» **WHAT THE TASK REQUIRES**: Repeat the listing below word for word, stopping after the line that contains "return self.mouth_press *".
--- begin STORED RECORDS ---
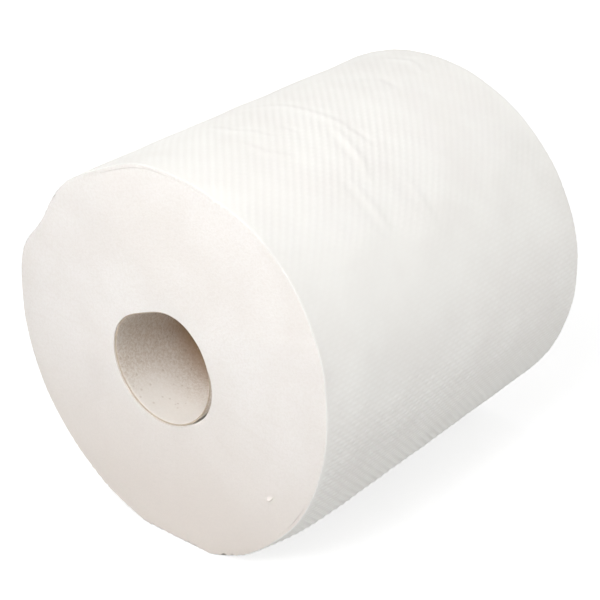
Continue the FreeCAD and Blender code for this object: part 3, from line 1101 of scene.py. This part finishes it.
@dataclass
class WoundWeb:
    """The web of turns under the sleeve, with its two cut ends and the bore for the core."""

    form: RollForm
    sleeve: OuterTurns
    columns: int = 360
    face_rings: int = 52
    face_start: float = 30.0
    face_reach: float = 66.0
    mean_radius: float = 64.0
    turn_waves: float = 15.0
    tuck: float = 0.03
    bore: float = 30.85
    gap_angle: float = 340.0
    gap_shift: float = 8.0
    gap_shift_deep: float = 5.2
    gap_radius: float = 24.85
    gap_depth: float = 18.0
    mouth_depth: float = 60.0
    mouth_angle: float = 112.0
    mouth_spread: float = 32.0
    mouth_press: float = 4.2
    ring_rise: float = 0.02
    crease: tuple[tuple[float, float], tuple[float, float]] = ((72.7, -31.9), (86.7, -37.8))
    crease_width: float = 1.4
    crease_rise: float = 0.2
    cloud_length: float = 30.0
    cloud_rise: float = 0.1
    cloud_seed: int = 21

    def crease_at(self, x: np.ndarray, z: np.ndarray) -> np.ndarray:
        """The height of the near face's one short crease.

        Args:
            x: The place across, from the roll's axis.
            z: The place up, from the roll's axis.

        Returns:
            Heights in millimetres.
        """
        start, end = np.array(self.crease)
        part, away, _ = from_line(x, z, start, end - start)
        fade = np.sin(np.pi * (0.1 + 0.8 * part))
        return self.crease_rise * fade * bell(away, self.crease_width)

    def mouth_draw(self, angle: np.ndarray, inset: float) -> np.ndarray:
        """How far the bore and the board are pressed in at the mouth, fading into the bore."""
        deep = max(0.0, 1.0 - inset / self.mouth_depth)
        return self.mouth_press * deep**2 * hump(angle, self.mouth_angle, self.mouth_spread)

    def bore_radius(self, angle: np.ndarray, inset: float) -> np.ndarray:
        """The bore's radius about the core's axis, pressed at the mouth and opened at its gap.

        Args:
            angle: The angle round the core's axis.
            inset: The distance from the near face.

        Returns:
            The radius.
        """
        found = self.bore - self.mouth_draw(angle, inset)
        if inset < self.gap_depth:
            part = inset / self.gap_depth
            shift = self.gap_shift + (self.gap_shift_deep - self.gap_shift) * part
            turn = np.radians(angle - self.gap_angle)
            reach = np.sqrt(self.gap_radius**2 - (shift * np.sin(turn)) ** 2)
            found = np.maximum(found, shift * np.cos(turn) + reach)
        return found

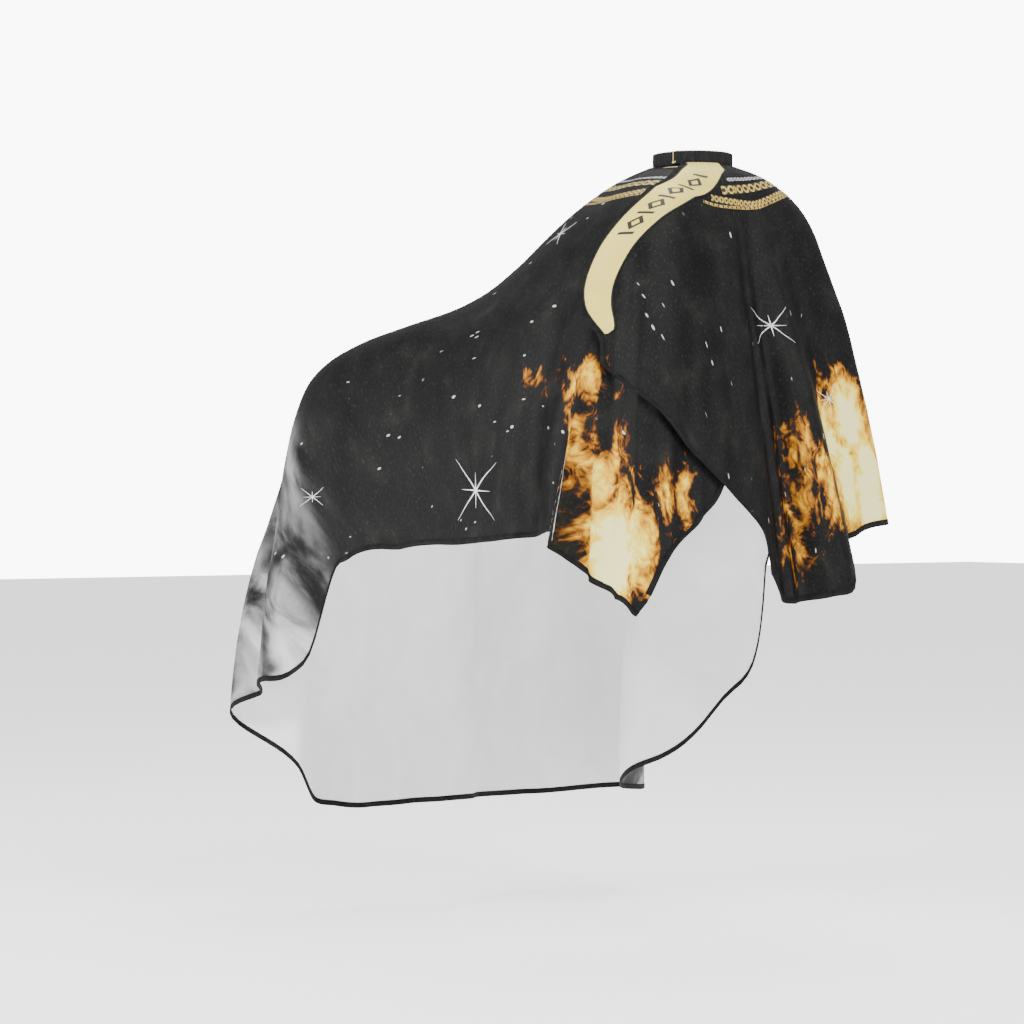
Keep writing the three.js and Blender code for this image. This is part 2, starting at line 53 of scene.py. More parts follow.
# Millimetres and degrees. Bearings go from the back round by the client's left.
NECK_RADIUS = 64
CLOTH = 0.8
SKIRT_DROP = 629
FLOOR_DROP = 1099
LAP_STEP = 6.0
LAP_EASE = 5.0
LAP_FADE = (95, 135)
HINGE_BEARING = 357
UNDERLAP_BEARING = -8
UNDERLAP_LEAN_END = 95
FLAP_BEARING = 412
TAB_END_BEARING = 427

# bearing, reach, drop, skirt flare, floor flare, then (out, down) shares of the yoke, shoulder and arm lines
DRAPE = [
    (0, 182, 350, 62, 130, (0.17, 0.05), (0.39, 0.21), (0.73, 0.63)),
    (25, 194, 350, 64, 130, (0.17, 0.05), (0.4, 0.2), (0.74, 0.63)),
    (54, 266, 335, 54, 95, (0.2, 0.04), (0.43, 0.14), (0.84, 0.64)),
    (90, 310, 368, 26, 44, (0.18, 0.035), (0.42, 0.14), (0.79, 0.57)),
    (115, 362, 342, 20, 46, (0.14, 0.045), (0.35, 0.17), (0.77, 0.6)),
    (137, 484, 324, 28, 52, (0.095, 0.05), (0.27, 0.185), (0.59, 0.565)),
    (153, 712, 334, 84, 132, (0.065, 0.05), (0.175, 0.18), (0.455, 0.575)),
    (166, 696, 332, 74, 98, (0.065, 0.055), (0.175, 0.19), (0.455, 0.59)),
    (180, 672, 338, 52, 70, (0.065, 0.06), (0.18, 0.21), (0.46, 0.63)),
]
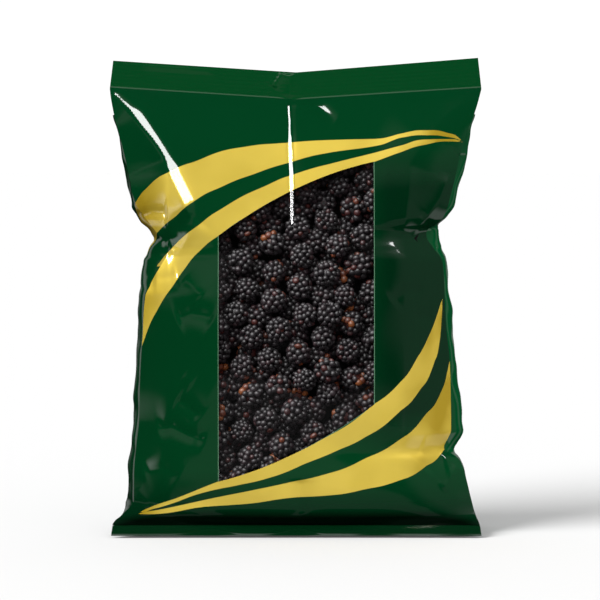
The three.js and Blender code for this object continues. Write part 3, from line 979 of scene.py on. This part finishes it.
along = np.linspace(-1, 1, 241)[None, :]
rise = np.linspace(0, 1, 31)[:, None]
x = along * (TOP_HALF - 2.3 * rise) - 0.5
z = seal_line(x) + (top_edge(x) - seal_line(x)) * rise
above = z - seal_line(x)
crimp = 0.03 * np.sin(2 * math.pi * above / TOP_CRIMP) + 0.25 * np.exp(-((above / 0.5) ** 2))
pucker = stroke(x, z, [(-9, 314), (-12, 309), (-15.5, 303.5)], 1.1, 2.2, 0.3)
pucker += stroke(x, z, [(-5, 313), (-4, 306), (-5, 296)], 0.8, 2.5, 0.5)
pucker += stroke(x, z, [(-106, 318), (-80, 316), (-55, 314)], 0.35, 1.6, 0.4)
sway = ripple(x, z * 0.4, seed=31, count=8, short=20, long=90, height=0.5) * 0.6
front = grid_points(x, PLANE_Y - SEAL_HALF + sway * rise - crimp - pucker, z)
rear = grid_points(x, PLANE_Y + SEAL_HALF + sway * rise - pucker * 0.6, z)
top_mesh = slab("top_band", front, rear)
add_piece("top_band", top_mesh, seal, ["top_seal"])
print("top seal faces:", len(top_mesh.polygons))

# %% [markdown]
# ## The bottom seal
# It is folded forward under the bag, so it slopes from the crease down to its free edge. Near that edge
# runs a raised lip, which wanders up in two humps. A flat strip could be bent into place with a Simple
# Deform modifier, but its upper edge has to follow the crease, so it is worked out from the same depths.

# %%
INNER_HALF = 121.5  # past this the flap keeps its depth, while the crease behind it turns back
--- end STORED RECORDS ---
» **THE ANSWER**:
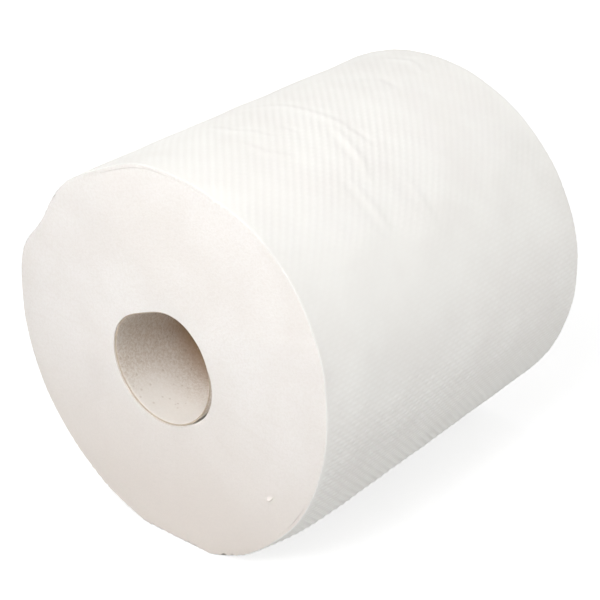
Continue the FreeCAD and Blender code for this object: part 3, from line 1101 of scene.py. This part finishes it.
@dataclass
class WoundWeb:
    """The web of turns under the sleeve, with its two cut ends and the bore for the core."""

    form: RollForm
    sleeve: OuterTurns
    columns: int = 360
    face_rings: int = 52
    face_start: float = 30.0
    face_reach: float = 66.0
    mean_radius: float = 64.0
    turn_waves: float = 15.0
    tuck: float = 0.03
    bore: float = 30.85
    gap_angle: float = 340.0
    gap_shift: float = 8.0
    gap_shift_deep: float = 5.2
    gap_radius: float = 24.85
    gap_depth: float = 18.0
    mouth_depth: float = 60.0
    mouth_angle: float = 112.0
    mouth_spread: float = 32.0
    mouth_press: float = 4.2
    ring_rise: float = 0.02
    crease: tuple[tuple[float, float], tuple[float, float]] = ((72.7, -31.9), (86.7, -37.8))
    crease_width: float = 1.4
    crease_rise: float = 0.2
    cloud_length: float = 30.0
    cloud_rise: float = 0.1
    cloud_seed: int = 21

    def crease_at(self, x: np.ndarray, z: np.ndarray) -> np.ndarray:
        """The height of the near face's one short crease.

        Args:
            x: The place across, from the roll's axis.
            z: The place up, from the roll's axis.

        Returns:
            Heights in millimetres.
        """
        start, end = np.array(self.crease)
        part, away, _ = from_line(x, z, start, end - start)
        fade = np.sin(np.pi * (0.1 + 0.8 * part))
        return self.crease_rise * fade * bell(away, self.crease_width)

    def mouth_draw(self, angle: np.ndarray, inset: float) -> np.ndarray:
        """How far the bore and the board are pressed in at the mouth, fading into the bore."""
        deep = max(0.0, 1.0 - inset / self.mouth_depth)
        return self.mouth_press * deep**2 * hump(angle, self.mouth_angle, self.mouth_spread)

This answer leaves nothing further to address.